• What you need to do
In full and without alteration, give the listing again.

Collected data entries:
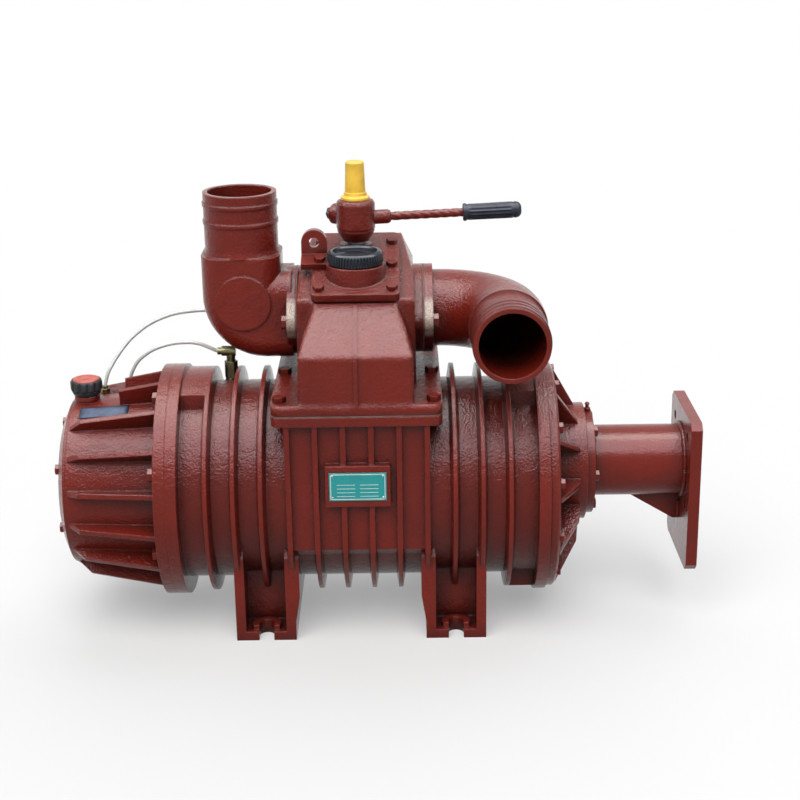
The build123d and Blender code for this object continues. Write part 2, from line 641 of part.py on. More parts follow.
def side_elbow():
    x0 = RIGHT_PORT_X + GASKET_T
    x1 = x0 + ELBOW_FLANGE_T + 6 + SIDE_BEND_R
    y1 = VALVE_Y - SIDE_BEND_R
    body = bend_path(SIDE_R, y1 - 20)
    body += rod_y(SPIGOT_R, SIDE_MOUTH_Y, y1, x1, PORT_Z)
    for ring in barbs((x1, SIDE_MOUTH_Y, PORT_Z), (0, -1, 0), SPIGOT_R, (14, 28, 42)):
        body += ring
    body += oval_plate(x0, x0 + ELBOW_FLANGE_T)
    return body - bend_path(PORT_BORE_R, SIDE_MOUTH_Y - 1) - rod_x(PORT_BORE_R, x0 - 1, x0 + 1, VALVE_Y, PORT_Z)


def port_gasket(x):
    sheet = oval_plate(x, x + GASKET_T)
    return sheet - rod_x(PORT_BORE_R, x - 1, x + GASKET_T + 1, VALVE_Y, PORT_Z)


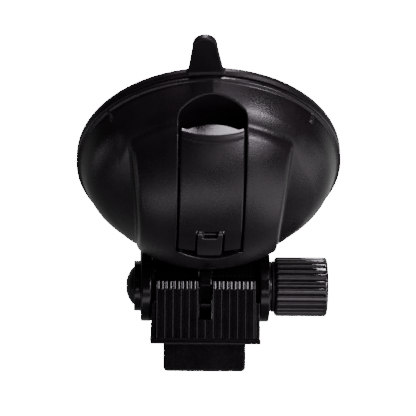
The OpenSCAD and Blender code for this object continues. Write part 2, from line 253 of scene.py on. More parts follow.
# ---------------------------------------------------------------- materials
class Nodes:
    """A material's node tree, with short calls for the nodes that every finish uses."""

    def __init__(self, name):
        self.material = bpy.data.materials.new(name)
        self.material.use_nodes = True
        self.tree = self.material.node_tree
        self.shader = self.tree.nodes["Principled BSDF"]
        self.place = self.add("ShaderNodeTexCoord").outputs["Object"]

    def add(self, kind, **settings):
        made = self.tree.nodes.new(kind)
        for key, value in settings.items():
            setattr(made, key, value)
        return made

    def feed(self, socket, value):
        if isinstance(value, bpy.types.NodeSocket):
            self.tree.links.new(value, socket)
        else:
            socket.default_value = value

    def noise(self, size, detail=2.0, rough=0.5, stretch=(1, 1, 1)):
        """Noise whose lumps are about size millimetres across."""
        mapping = self.add("ShaderNodeMapping")
        mapping.inputs["Scale"].default_value = [1 / (size * MM) * s for s in stretch]
        self.feed(mapping.inputs["Vector"], self.place)
        made = self.add("ShaderNodeTexNoise")
        self.feed(made.inputs["Vector"], mapping.outputs["Vector"])
        self.feed(made.inputs["Scale"], 1.0)
        self.feed(made.inputs["Detail"], detail)
        self.feed(made.inputs["Roughness"], rough)
        return made.outputs["Fac"]

    def ramp(self, value, low, high, to_low=0.0, to_high=1.0):
        made = self.add("ShaderNodeMapRange", clamp=True)
        for key, number in zip(("Value", "From Min", "From Max", "To Min", "To Max"),
                               (value, low, high, to_low, to_high)):
            self.feed(made.inputs[key], number)
        return made.outputs["Result"]

    def math(self, operation, a, b):
        made = self.add("ShaderNodeMath", operation=operation)
        self.feed(made.inputs[0], a)
        self.feed(made.inputs[1], b)
        return made.outputs[0]

    def mix(self, share, a, b):
        made = self.add("ShaderNodeMix", data_type="RGBA")
        self.feed(made.inputs["Factor"], share)
        self.feed(made.inputs["A"], a)
        self.feed(made.inputs["B"], b)
        return made.outputs["Result"]

    def edges(self, low=0.52, high=0.62):
        """Where the surface turns sharply outwards, which is where it wears."""
        return self.ramp(self.add("ShaderNodeNewGeometry").outputs["Pointiness"], low, high)

    def bumps(self, height, depth, strength=1.0):
        made = self.add("ShaderNodeBump")
        self.feed(made.inputs["Strength"], strength)
        self.feed(made.inputs["Distance"], depth * MM)
        self.feed(made.inputs["Height"], height)
        self.feed(self.shader.inputs["Normal"], made.outputs["Normal"])


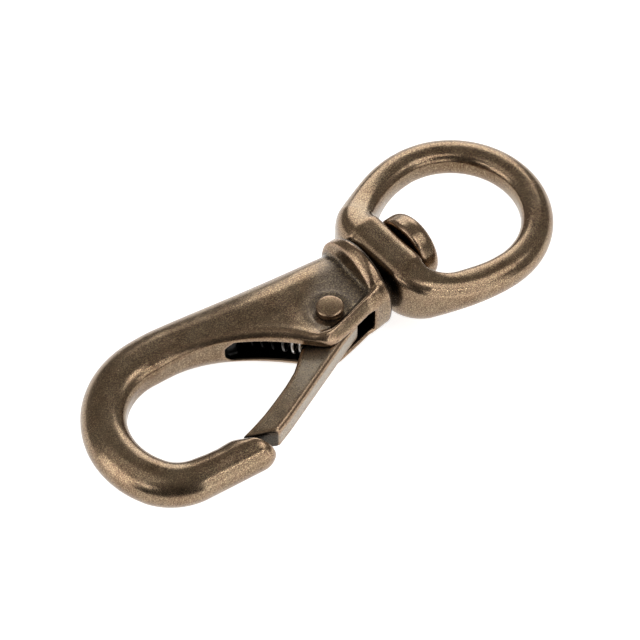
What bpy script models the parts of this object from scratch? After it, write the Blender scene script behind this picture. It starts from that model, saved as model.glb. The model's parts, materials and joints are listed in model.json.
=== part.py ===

• Exercise solution
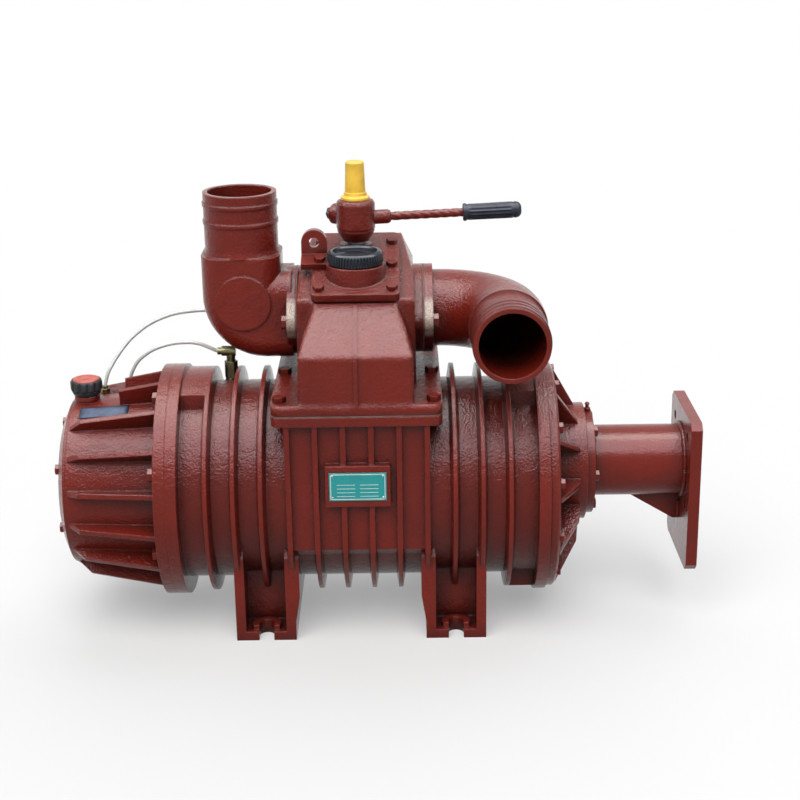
The build123d and Blender code for this object continues. Write part 2, from line 641 of part.py on. More parts follow.
def side_elbow():
    x0 = RIGHT_PORT_X + GASKET_T
    x1 = x0 + ELBOW_FLANGE_T + 6 + SIDE_BEND_R
    y1 = VALVE_Y - SIDE_BEND_R
    body = bend_path(SIDE_R, y1 - 20)
    body += rod_y(SPIGOT_R, SIDE_MOUTH_Y, y1, x1, PORT_Z)
    for ring in barbs((x1, SIDE_MOUTH_Y, PORT_Z), (0, -1, 0), SPIGOT_R, (14, 28, 42)):
        body += ring
    body += oval_plate(x0, x0 + ELBOW_FLANGE_T)
    return body - bend_path(PORT_BORE_R, SIDE_MOUTH_Y - 1) - rod_x(PORT_BORE_R, x0 - 1, x0 + 1, VALVE_Y, PORT_Z)


def port_gasket(x):
    sheet = oval_plate(x, x + GASKET_T)
    return sheet - rod_x(PORT_BORE_R, x - 1, x + GASKET_T + 1, VALVE_Y, PORT_Z)


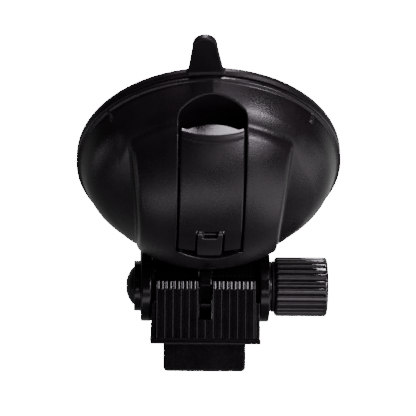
The OpenSCAD and Blender code for this object continues. Write part 2, from line 253 of scene.py on. More parts follow.
# ---------------------------------------------------------------- materials
class Nodes:
    """A material's node tree, with short calls for the nodes that every finish uses."""

    def __init__(self, name):
        self.material = bpy.data.materials.new(name)
        self.material.use_nodes = True
        self.tree = self.material.node_tree
        self.shader = self.tree.nodes["Principled BSDF"]
        self.place = self.add("ShaderNodeTexCoord").outputs["Object"]

    def add(self, kind, **settings):
        made = self.tree.nodes.new(kind)
        for key, value in settings.items():
            setattr(made, key, value)
        return made

    def feed(self, socket, value):
        if isinstance(value, bpy.types.NodeSocket):
            self.tree.links.new(value, socket)
        else:
            socket.default_value = value

    def noise(self, size, detail=2.0, rough=0.5, stretch=(1, 1, 1)):
        """Noise whose lumps are about size millimetres across."""
        mapping = self.add("ShaderNodeMapping")
        mapping.inputs["Scale"].default_value = [1 / (size * MM) * s for s in stretch]
        self.feed(mapping.inputs["Vector"], self.place)
        made = self.add("ShaderNodeTexNoise")
        self.feed(made.inputs["Vector"], mapping.outputs["Vector"])
        self.feed(made.inputs["Scale"], 1.0)
        self.feed(made.inputs["Detail"], detail)
        self.feed(made.inputs["Roughness"], rough)
        return made.outputs["Fac"]

    def ramp(self, value, low, high, to_low=0.0, to_high=1.0):
        made = self.add("ShaderNodeMapRange", clamp=True)
        for key, number in zip(("Value", "From Min", "From Max", "To Min", "To Max"),
                               (value, low, high, to_low, to_high)):
            self.feed(made.inputs[key], number)
        return made.outputs["Result"]

    def math(self, operation, a, b):
        made = self.add("ShaderNodeMath", operation=operation)
        self.feed(made.inputs[0], a)
        self.feed(made.inputs[1], b)
        return made.outputs[0]

    def mix(self, share, a, b):
        made = self.add("ShaderNodeMix", data_type="RGBA")
        self.feed(made.inputs["Factor"], share)
        self.feed(made.inputs["A"], a)
        self.feed(made.inputs["B"], b)
        return made.outputs["Result"]

    def edges(self, low=0.52, high=0.62):
        """Where the surface turns sharply outwards, which is where it wears."""
        return self.ramp(self.add("ShaderNodeNewGeometry").outputs["Pointiness"], low, high)

    def bumps(self, height, depth, strength=1.0):
        made = self.add("ShaderNodeBump")
        self.feed(made.inputs["Strength"], strength)
        self.feed(made.inputs["Distance"], depth * MM)
        self.feed(made.inputs["Height"], height)
        self.feed(self.shader.inputs["Normal"], made.outputs["Normal"])


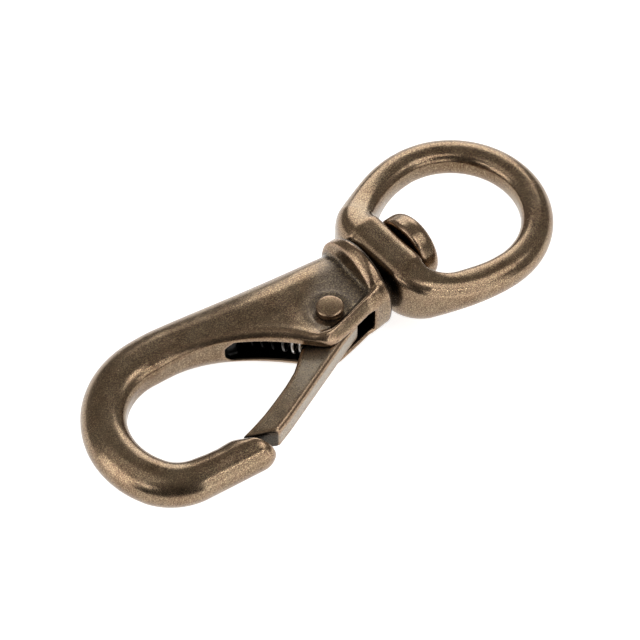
What bpy script models the parts of this object from scratch? After it, write the Blender scene script behind this picture. It starts from that model, saved as model.glb. The model's parts, materials and joints are listed in model.json.
=== part.py ===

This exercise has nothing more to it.